Quick sanity check with direct array manipulation:

In [None]:
%matplotlib inline

import matplotlib.pyplot as plt
import numpy as np

idx = 0
para_coords = iam.paragraph_region_by_id[fn.stem]
im_arr = np.array(gmi)
im_arr[para_coords["y1"]:para_coords["y2"], para_coords["x1"]:para_coords["x2"]] += 100

plt.matshow(im_arr, cmap="Greys_r");

In [None]:
p_text = iam.paragraph_string_by_id[fn.stem]
print(fn.stem)
print(p_text)

and again, we crop and scale:

In [None]:
p_crop = gmi.crop(para_coords.values())
p_crop

In [None]:
smaller_p_crop = p_crop.resize((p_crop.size[0] // 2, p_crop.size[1] // 2))

In [None]:
smaller_p_crop

In [None]:
smaller_p_crop.size

This size information percolates into the definitions of models --
we use it to set the target input shapes,
even though the models can handle different sizes.

So it's important to make sure the `metadata` files for
`iam`, `iam_lines`, and `iam_paragraphs` are changed together
and that the values are compatible with the assumptions of the relevant models.

# `IAMSyntheticParagraphs`

We use data synthesis to bootstrap our data -- better models on a budget.

## High-Level Methods

In the `prepare_data` method of this class,
we again pull out _line_ crops and save them to disk.

In [None]:
s_line_crops, s_line_labels = generate_line_crops_and_labels(iam, "val")
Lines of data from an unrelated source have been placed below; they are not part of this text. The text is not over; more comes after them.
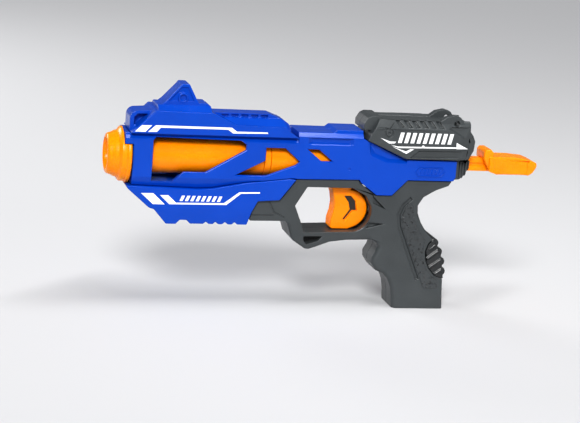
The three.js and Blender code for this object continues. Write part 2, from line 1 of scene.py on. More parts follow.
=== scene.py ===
import json
import math

import bmesh
import bpy
from mathutils import Matrix, Vector, noise


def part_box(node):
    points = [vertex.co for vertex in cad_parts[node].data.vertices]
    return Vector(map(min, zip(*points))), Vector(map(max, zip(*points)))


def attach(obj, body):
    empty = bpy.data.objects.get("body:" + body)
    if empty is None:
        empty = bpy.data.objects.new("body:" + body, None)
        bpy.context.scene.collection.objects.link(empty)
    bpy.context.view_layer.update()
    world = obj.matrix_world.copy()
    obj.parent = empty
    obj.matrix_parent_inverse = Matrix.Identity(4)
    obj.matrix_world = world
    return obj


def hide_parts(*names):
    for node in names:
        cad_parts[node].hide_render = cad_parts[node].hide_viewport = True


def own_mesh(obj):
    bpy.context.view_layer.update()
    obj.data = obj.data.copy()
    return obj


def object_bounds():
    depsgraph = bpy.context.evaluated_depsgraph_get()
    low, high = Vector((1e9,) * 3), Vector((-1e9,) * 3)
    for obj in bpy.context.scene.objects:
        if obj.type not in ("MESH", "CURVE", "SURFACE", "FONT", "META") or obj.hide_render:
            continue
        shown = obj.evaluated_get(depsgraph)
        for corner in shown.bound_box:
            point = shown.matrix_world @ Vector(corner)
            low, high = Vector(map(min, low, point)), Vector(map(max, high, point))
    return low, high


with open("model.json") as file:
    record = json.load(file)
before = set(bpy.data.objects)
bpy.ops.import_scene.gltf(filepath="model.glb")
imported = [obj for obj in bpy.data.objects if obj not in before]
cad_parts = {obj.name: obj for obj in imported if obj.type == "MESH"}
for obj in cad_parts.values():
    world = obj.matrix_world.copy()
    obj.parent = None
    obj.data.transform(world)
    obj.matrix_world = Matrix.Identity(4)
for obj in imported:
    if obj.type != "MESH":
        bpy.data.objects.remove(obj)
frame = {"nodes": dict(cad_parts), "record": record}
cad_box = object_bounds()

# Lengths below are in millimetres, measured from the barrel axis at the muzzle's front face: x runs back
# along the barrel, y to the shooter's right and z up. MM turns them into the frame's metres.
MM = 0.001
muzzle_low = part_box("muzzle_ring")[0]
tube_low, tube_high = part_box("barrel_tube")
ORIGIN = Vector((muzzle_low.x, 0, (tube_low.z + tube_high.z) / 2))
BODY_SIDE = -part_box("body_shell_left")[0].y / MM
UPPER_SIDE = -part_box("upper_shroud_left")[0].y / MM
LOWER_SIDE = -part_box("lower_shroud_left")[0].y / MM
HOOD_SIDE = -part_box("rear_hood_left")[0].y / MM
FRAME_SIDE = -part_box("grip_frame_left")[0].y / MM
TRIGGER_SIDE = -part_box("trigger")[0].y / MM
# In the functions below s is a side's sign, so that s * width is a place on that side.
SIDES = {"left": -1, "right": 1}
ROOT = "blaster_frame"
EDGE = 0.5
# PRINT_AND_SHADE_FILM is the thickness of the printed films and of the black sheet of painted shade in the
# trigger's recess.
PRINT_AND_SHADE_FILM = 0.07


def at(x, y, z):
    return ORIGIN + Vector((x, y, z)) * MM


def in_mm(point):
    return (point - ORIGIN) / MM


# ---------- solids ----------
def new_object(name, mesh):
    obj = bpy.data.objects.new(name, mesh)
    bpy.context.scene.collection.objects.link(obj)
    return obj


def mesh_from(name, bm):
    mesh = bpy.data.meshes.new(name)
    bmesh.ops.recalc_face_normals(bm, faces=bm.faces)
    bm.to_mesh(mesh)
    bm.free()
    return new_object(name, mesh)


def applied(obj):
    """Turns the object's modifiers into its mesh."""
    graph = bpy.context.evaluated_depsgraph_get()
    mesh = bpy.data.meshes.new_from_object(obj.evaluated_get(graph))
    obj.modifiers.clear()
    obj.data = mesh
    return obj


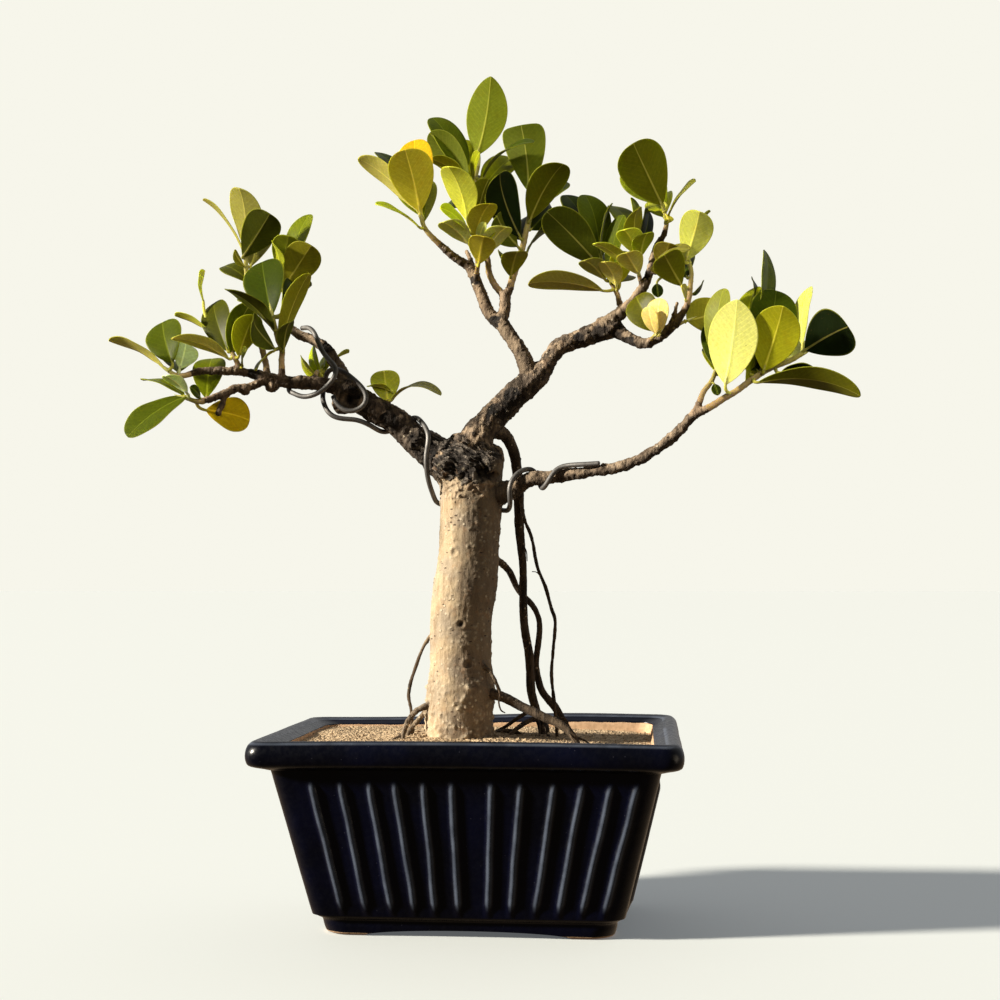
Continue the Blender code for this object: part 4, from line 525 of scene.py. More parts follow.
class Build:
    """Gathers closed shells into one mesh, with values and colours for each of their points."""

    def __init__(self):
        self.verts, self.faces, self.values, self.colours = [], [], {}, {}
        self.count = 0

    def add(self, verts, faces, values=None, colours=None):
        verts = np.asarray(verts, float)
        self.verts.append(verts)
        self.faces.extend([tuple(i + self.count for i in face) for face in faces])
        for store, given, width in ((self.values, values or {}, 0), (self.colours, colours or {}, 3)):
            for key, data in given.items():
                shape = (len(verts), width) if width else (len(verts),)
                store.setdefault(key, []).append(np.broadcast_to(np.asarray(data, float), shape))
        self.count += len(verts)

    def make(self, name):
        return add_object(name, np.concatenate(self.verts), self.faces,
                          {k: np.concatenate(v) for k, v in self.values.items()},
                          {k: np.concatenate(v) for k, v in self.colours.items()})


def settle(item):
    """Gives an object the mesh that its modifiers make."""
    bpy.context.view_layer.update()
    graph = bpy.context.evaluated_depsgraph_get()
    mesh = bpy.data.meshes.new_from_object(item.evaluated_get(graph))
    item.modifiers.clear()
    item.data = mesh


def modify(item, kind, **settings):
    step = item.modifiers.new(kind.lower(), kind)
    for key, value in settings.items():
        setattr(step, key, value)


def ball(subdivisions, radius):
    """The points and faces of a ball."""
    bm = bmesh.new()
    bmesh.ops.create_icosphere(bm, subdivisions=subdivisions, radius=radius)
    points = np.array([v.co[:] for v in bm.verts])
    faces = [tuple(v.index for v in f.verts) for f in bm.faces]
    bm.free()
    return points, faces


def ring_faces(rows, width):
    """The faces between closed rings of points."""
    found = []
    for i in range(rows - 1):
        for j in range(width):
            k = (j + 1) % width
            found.append((i * width + j, i * width + k, (i + 1) * width + k, (i + 1) * width + j))
    return found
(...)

Then, we generate the synthetic _paragraph_ crops and labels during `setup`,
using `generate_synthetic_paragraphs`:

In [None]:
from text_recognizer.data.iam_synthetic_paragraphs import (
    generate_synthetic_paragraphs
)

In [None]:
X, para_labels = generate_synthetic_paragraphs(s_line_crops, s_line_labels)
print(len(X))

In [None]:
for idx, (crop, label) in enumerate(zip(X, para_labels)):
    if "\n" in label:
        first_paragraph, first_label = crop, label
        break
        
print(str(idx) + ":\n", label)
first_paragraph

## Arcane Details

We want to build fake paragraphs (with labels!) out of real lines with labels.

So first let's make that possible:

In [None]:
from text_recognizer.data import paragraph_synthesis as psyn

In [None]:
psyn.build_paragraph_from_indices??

The meat of this function is `join_line_crops_to_from_paragraph`.

In [None]:
psyn.join_line_crops_to_form_paragraph??

And if we grab the first few crops and labels, we can generate a new labeled paragraph!

In [None]:
sample_synth_crop, sample_synth_label = psyn.build_paragraph_from_indices(s_line_crops[:3], s_line_labels[:3])

In [None]:
print(sample_synth_label)
sample_synth_crop

But this is just a snippet of an existing paragraph!

We need to be able to create _random combinations_ of indices.

In [None]:
import random

In [None]:
sample_synth_crop, sample_synth_label = psyn.build_paragraph_from_indices(
    random.choices(s_line_crops, k=3), random.choices(s_line_labels, k=3))

In [None]:
print(sample_synth_label)
sample_synth_crop

That's more like it!

From here, we want to get a method that works on a whole dataset at once.

In [None]:
psyn._build_paragraphs_from_indices??

In [None]:
indices = list(range(len(s_line_crops)))
shuffled_indices = indices.copy()
random.shuffle(shuffled_indices)

cur_idx, shorter_paragraph_indices = 0, []
while cur_idx < len(shuffled_indices) // 5:
    shorter_paragraph_indices.append(shuffled_indices[cur_idx : cur_idx + 3])
    cur_idx += 3

In [None]:
short_para_crops, short_para_labels = psyn._build_paragraphs_from_indices(
    shorter_paragraph_indices, s_line_crops, s_line_labels)

In [None]:
print(len(short_para_crops))  # now we've got more paragraphs

In [None]:
idx = random.choice(range(len(short_para_crops)))

print(short_para_labels[idx])
short_para_crops[idx]

But we want varying lengths of paragraphs.

We _could_ have just done that directly, by picking some distribution over lengths,
but instead we've got a slightly baroque mechanism for taking the existing lines
and partitioning them into new paragraphs based on this function:

In [None]:
psyn.generate_random_partition??

This allows us to have multiple instances of each line from the real data in the synthetic dataset.

In [None]:
short_paragraph_indices = psyn.generate_random_partition(
    indices, min_size=2, max_size=4)
long_paragraph_indices = psyn.generate_random_partition(
    indices, min_size=5, max_size=9)

In [None]:
long_para_crops, long_para_labels = psyn._build_paragraphs_from_indices(long_paragraph_indices, s_line_crops, s_line_labels)

In [None]:
idx = random.choice(range(len(long_para_crops)))

print(long_para_labels[idx])
long_para_crops[idx]

We wrap all this up in a big ol' grandaddy function:

In [None]:
psyn.generate_synthetic_paragraphs??

Which provides our abstracted high-level interface for paragraph generation.